## [TASK STATEMENT]
Quote every line from the top of the listing down to and including the line that contains "join(cut(doorLeaf, doorWindow), doorPins));".

## [SOURCE MATERIAL]
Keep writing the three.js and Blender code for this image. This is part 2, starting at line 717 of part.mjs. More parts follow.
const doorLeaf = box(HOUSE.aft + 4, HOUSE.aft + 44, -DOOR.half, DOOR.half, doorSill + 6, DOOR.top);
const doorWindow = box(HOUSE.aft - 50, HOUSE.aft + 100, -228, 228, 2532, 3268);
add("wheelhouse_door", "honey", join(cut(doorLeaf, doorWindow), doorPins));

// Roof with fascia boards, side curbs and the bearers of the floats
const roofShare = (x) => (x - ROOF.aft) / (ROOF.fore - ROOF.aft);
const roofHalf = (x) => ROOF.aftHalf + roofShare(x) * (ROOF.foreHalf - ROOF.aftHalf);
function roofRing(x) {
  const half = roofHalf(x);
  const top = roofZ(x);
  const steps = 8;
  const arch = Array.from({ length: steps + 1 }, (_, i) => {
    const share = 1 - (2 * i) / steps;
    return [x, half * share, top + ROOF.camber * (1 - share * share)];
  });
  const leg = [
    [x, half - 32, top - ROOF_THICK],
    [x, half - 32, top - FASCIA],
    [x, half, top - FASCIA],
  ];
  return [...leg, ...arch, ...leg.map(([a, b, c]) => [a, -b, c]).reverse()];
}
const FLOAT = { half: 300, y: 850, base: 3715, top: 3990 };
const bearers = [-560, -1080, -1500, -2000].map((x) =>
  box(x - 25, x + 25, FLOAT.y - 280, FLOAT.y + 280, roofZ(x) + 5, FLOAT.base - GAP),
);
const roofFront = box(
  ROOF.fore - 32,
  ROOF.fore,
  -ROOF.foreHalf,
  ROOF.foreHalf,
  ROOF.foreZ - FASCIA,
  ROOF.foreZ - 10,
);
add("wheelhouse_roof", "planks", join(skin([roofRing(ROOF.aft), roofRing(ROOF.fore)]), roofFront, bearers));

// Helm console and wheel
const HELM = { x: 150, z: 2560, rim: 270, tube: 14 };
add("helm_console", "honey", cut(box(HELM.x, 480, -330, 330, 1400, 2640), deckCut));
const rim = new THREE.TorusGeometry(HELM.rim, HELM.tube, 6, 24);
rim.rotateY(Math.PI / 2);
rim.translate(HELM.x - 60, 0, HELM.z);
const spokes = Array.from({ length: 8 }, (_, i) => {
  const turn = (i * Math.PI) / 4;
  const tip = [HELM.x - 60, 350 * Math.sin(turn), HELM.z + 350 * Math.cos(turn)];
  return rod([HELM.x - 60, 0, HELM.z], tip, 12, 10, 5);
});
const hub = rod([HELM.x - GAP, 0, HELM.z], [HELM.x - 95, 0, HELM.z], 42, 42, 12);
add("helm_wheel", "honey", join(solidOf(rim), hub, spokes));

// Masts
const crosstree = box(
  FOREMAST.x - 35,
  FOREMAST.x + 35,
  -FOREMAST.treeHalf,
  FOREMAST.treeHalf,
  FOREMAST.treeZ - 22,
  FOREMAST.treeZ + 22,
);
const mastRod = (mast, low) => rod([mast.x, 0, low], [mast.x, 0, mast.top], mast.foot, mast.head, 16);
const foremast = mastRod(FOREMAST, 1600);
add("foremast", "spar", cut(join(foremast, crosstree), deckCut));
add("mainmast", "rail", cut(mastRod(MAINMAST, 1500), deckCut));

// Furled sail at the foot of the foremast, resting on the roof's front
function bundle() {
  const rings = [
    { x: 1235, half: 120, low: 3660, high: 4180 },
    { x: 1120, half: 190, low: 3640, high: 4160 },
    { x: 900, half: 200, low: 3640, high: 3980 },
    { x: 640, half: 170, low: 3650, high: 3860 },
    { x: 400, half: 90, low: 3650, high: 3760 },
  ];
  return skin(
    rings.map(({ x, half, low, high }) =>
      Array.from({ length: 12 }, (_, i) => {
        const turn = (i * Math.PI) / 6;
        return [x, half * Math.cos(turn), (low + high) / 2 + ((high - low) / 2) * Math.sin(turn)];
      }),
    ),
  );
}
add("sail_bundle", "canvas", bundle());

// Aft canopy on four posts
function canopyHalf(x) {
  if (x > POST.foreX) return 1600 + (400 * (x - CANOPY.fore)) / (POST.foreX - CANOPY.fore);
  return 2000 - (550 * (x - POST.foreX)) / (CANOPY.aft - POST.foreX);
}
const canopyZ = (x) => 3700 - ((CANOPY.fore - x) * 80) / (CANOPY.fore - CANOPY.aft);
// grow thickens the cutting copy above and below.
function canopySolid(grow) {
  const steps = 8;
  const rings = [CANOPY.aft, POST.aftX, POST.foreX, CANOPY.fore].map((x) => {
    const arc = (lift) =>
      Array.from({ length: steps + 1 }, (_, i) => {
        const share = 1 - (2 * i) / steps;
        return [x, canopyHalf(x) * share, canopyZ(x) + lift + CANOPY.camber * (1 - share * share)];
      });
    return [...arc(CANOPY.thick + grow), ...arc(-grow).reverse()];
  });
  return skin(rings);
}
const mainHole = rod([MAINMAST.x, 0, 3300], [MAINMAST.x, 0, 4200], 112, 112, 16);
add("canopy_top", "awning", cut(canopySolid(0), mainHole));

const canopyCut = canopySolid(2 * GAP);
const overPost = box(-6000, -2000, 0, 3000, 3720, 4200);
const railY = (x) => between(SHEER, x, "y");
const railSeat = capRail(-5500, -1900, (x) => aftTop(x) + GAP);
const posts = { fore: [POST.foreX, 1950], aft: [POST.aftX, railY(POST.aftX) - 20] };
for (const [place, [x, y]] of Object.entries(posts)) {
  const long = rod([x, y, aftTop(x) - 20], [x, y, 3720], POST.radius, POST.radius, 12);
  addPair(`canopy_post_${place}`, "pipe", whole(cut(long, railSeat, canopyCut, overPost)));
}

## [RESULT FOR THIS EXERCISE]
Keep writing the three.js and Blender code for this image. This is part 2, starting at line 717 of part.mjs. More parts follow.
const doorLeaf = box(HOUSE.aft + 4, HOUSE.aft + 44, -DOOR.half, DOOR.half, doorSill + 6, DOOR.top);
const doorWindow = box(HOUSE.aft - 50, HOUSE.aft + 100, -228, 228, 2532, 3268);
add("wheelhouse_door", "honey", join(cut(doorLeaf, doorWindow), doorPins));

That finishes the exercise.